## TASK REQUIREMENTS
How does the data below read from its first line through the line containing "(2.5, NECK_IN), (neck_top, NECK_IN), (neck_top, NECK_OUT)], 96)"? Print those lines exactly.

STORED DATA start

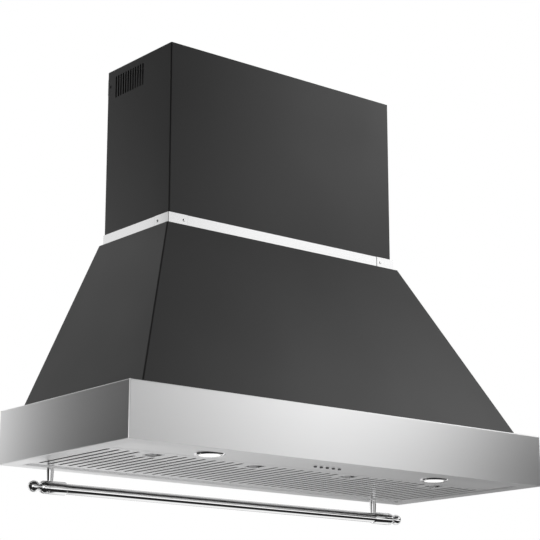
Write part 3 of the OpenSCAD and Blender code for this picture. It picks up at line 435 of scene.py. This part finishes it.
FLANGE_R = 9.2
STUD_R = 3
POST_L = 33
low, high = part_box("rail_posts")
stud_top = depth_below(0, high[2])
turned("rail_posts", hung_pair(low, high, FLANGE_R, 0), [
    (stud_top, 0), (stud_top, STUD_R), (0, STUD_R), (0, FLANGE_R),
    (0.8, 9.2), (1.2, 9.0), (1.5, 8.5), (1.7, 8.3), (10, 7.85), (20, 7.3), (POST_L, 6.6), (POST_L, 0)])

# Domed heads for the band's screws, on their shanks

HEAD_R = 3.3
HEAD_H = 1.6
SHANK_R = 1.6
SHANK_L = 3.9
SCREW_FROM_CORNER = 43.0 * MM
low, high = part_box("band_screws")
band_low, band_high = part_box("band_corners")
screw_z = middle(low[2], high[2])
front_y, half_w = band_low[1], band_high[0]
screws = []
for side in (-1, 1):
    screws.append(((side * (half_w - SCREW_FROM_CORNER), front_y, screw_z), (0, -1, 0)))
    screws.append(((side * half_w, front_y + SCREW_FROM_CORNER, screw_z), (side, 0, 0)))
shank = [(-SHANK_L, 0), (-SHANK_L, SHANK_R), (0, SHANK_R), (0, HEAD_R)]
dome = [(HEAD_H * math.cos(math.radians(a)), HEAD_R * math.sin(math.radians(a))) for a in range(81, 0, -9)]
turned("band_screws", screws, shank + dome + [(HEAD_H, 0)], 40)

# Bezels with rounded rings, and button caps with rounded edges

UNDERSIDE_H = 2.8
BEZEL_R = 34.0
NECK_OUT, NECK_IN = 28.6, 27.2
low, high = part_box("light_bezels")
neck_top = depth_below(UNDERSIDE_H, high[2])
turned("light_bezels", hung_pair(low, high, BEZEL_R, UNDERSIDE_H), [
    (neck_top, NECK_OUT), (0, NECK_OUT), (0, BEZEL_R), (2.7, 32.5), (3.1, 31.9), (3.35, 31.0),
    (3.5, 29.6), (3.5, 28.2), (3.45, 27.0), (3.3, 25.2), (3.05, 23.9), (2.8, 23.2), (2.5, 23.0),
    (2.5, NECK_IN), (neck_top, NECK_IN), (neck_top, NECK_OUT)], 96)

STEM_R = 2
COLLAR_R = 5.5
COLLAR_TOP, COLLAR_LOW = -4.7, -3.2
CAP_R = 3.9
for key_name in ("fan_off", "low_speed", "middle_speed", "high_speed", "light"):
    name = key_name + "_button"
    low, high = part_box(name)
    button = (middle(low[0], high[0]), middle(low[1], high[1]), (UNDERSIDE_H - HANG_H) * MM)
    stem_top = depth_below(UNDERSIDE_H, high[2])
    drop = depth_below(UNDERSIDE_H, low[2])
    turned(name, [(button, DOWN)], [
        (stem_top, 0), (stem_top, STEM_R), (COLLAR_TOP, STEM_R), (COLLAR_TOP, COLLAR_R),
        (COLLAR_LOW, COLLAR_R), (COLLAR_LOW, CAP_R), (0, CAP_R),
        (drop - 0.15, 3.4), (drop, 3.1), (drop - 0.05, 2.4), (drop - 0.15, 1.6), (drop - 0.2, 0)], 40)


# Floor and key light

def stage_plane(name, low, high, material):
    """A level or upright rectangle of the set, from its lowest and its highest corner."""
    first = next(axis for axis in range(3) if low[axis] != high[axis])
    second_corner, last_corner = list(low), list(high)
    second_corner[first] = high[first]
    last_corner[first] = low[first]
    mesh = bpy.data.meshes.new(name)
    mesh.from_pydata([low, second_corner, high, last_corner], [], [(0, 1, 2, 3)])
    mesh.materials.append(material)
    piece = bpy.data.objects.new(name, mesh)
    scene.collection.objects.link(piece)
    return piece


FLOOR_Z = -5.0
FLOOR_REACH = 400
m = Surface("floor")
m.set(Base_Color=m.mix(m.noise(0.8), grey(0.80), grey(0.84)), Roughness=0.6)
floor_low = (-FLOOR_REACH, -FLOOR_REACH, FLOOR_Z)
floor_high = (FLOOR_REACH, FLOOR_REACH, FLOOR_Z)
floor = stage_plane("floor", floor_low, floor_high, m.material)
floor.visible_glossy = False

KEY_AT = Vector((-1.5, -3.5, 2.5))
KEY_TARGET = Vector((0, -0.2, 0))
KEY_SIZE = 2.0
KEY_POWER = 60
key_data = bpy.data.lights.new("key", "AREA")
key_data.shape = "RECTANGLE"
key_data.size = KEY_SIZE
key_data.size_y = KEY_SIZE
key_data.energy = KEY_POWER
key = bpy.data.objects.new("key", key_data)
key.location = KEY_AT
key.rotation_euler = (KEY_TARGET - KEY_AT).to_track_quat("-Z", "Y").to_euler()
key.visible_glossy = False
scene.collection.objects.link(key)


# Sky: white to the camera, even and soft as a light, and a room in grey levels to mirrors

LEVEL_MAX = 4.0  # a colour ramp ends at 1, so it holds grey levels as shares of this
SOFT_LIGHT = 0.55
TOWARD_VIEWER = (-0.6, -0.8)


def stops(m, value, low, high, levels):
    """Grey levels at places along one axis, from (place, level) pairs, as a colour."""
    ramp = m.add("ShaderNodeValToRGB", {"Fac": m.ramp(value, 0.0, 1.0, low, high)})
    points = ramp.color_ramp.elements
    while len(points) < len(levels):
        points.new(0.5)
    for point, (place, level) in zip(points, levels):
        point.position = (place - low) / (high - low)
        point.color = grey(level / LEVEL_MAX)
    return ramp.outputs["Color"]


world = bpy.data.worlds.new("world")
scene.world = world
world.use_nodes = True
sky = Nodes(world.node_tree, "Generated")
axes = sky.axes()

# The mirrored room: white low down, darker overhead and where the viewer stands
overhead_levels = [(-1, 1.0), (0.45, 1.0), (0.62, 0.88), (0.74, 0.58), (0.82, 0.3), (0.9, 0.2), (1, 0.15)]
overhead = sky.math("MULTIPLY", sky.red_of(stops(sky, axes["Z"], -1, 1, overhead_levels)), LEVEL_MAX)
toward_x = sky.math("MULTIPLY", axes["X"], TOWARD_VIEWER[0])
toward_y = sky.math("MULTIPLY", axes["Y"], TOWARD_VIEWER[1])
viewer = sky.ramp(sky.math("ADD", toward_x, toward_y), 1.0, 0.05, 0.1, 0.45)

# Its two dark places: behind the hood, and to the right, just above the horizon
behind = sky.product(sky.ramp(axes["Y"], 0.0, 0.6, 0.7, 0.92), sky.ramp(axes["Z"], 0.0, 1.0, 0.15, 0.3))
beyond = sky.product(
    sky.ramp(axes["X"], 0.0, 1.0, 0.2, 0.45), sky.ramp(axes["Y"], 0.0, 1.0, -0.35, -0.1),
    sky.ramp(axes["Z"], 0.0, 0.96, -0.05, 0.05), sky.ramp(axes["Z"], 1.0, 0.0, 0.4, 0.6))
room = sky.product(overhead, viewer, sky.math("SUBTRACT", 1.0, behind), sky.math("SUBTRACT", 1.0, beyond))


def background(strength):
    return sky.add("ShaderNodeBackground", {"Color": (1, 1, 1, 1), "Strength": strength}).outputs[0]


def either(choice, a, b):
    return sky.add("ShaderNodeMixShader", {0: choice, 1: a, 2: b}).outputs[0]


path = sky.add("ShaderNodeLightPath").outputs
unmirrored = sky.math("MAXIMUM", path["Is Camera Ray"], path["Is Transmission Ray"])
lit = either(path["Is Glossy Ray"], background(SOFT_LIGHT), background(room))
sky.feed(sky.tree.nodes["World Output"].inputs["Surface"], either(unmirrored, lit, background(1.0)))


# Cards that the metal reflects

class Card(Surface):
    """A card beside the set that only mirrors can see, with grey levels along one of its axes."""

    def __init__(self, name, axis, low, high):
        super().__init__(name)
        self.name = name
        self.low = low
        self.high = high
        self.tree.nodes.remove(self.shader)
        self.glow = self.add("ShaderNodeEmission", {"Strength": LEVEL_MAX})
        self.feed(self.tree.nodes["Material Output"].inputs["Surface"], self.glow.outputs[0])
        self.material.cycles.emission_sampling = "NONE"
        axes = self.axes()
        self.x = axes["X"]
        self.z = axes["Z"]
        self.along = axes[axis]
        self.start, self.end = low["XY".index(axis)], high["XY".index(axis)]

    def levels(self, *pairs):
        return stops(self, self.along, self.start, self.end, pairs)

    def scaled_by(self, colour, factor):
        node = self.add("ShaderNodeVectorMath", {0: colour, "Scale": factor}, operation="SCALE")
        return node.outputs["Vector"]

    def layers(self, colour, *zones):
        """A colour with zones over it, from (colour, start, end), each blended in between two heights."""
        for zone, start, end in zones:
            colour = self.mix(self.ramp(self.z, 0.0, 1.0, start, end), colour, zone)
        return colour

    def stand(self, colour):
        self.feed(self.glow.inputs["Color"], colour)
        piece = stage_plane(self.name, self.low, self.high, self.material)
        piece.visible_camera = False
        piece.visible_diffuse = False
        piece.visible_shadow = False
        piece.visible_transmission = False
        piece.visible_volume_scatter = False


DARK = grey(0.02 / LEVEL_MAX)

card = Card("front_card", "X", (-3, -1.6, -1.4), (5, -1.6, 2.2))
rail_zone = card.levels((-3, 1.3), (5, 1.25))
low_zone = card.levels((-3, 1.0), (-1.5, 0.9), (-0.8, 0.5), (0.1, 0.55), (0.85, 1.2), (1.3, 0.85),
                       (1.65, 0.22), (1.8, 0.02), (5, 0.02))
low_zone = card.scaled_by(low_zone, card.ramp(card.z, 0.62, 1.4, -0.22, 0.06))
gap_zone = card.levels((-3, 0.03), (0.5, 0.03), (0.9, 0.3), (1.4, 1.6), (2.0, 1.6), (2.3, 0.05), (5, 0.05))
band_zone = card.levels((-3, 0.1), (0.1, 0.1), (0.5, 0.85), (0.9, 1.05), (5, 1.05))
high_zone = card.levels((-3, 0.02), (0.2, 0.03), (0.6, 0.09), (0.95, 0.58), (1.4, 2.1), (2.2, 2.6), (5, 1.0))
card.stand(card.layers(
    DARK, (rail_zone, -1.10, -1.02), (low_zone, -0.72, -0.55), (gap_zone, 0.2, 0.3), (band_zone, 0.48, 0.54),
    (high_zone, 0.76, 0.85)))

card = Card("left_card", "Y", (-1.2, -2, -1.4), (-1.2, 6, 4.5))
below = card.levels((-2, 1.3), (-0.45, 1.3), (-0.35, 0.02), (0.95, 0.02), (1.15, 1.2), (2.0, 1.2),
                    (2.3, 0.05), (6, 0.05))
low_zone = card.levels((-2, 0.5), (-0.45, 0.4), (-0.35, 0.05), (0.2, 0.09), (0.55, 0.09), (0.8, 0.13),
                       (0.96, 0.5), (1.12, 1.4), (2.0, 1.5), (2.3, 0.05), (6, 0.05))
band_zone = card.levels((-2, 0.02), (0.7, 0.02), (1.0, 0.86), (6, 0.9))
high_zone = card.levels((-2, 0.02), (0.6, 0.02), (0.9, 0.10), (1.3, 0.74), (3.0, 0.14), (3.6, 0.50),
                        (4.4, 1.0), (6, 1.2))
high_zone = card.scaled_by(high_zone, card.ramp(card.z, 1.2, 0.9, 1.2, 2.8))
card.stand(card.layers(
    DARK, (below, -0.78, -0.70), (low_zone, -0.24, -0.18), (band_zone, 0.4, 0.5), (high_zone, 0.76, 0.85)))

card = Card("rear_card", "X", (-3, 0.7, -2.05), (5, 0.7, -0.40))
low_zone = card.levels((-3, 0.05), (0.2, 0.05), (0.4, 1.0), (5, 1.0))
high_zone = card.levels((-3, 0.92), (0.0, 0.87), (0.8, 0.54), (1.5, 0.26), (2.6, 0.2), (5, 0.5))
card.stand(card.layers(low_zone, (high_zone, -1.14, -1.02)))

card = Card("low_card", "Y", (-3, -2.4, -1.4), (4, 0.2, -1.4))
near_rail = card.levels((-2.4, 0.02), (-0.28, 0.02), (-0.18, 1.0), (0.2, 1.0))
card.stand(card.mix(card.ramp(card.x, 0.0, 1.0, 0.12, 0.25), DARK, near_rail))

STORED DATA end

## FINISHED EXERCISE
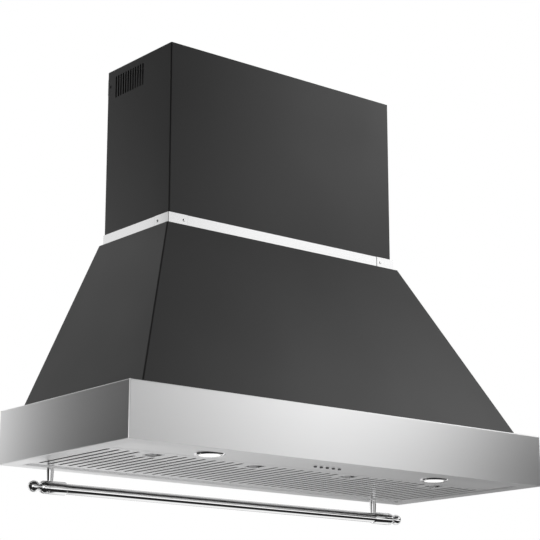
Write part 3 of the OpenSCAD and Blender code for this picture. It picks up at line 435 of scene.py. This part finishes it.
FLANGE_R = 9.2
STUD_R = 3
POST_L = 33
low, high = part_box("rail_posts")
stud_top = depth_below(0, high[2])
turned("rail_posts", hung_pair(low, high, FLANGE_R, 0), [
    (stud_top, 0), (stud_top, STUD_R), (0, STUD_R), (0, FLANGE_R),
    (0.8, 9.2), (1.2, 9.0), (1.5, 8.5), (1.7, 8.3), (10, 7.85), (20, 7.3), (POST_L, 6.6), (POST_L, 0)])

# Domed heads for the band's screws, on their shanks

HEAD_R = 3.3
HEAD_H = 1.6
SHANK_R = 1.6
SHANK_L = 3.9
SCREW_FROM_CORNER = 43.0 * MM
low, high = part_box("band_screws")
band_low, band_high = part_box("band_corners")
screw_z = middle(low[2], high[2])
front_y, half_w = band_low[1], band_high[0]
screws = []
for side in (-1, 1):
    screws.append(((side * (half_w - SCREW_FROM_CORNER), front_y, screw_z), (0, -1, 0)))
    screws.append(((side * half_w, front_y + SCREW_FROM_CORNER, screw_z), (side, 0, 0)))
shank = [(-SHANK_L, 0), (-SHANK_L, SHANK_R), (0, SHANK_R), (0, HEAD_R)]
dome = [(HEAD_H * math.cos(math.radians(a)), HEAD_R * math.sin(math.radians(a))) for a in range(81, 0, -9)]
turned("band_screws", screws, shank + dome + [(HEAD_H, 0)], 40)

# Bezels with rounded rings, and button caps with rounded edges

UNDERSIDE_H = 2.8
BEZEL_R = 34.0
NECK_OUT, NECK_IN = 28.6, 27.2
low, high = part_box("light_bezels")
neck_top = depth_below(UNDERSIDE_H, high[2])
turned("light_bezels", hung_pair(low, high, BEZEL_R, UNDERSIDE_H), [
    (neck_top, NECK_OUT), (0, NECK_OUT), (0, BEZEL_R), (2.7, 32.5), (3.1, 31.9), (3.35, 31.0),
    (3.5, 29.6), (3.5, 28.2), (3.45, 27.0), (3.3, 25.2), (3.05, 23.9), (2.8, 23.2), (2.5, 23.0),
    (2.5, NECK_IN), (neck_top, NECK_IN), (neck_top, NECK_OUT)], 96)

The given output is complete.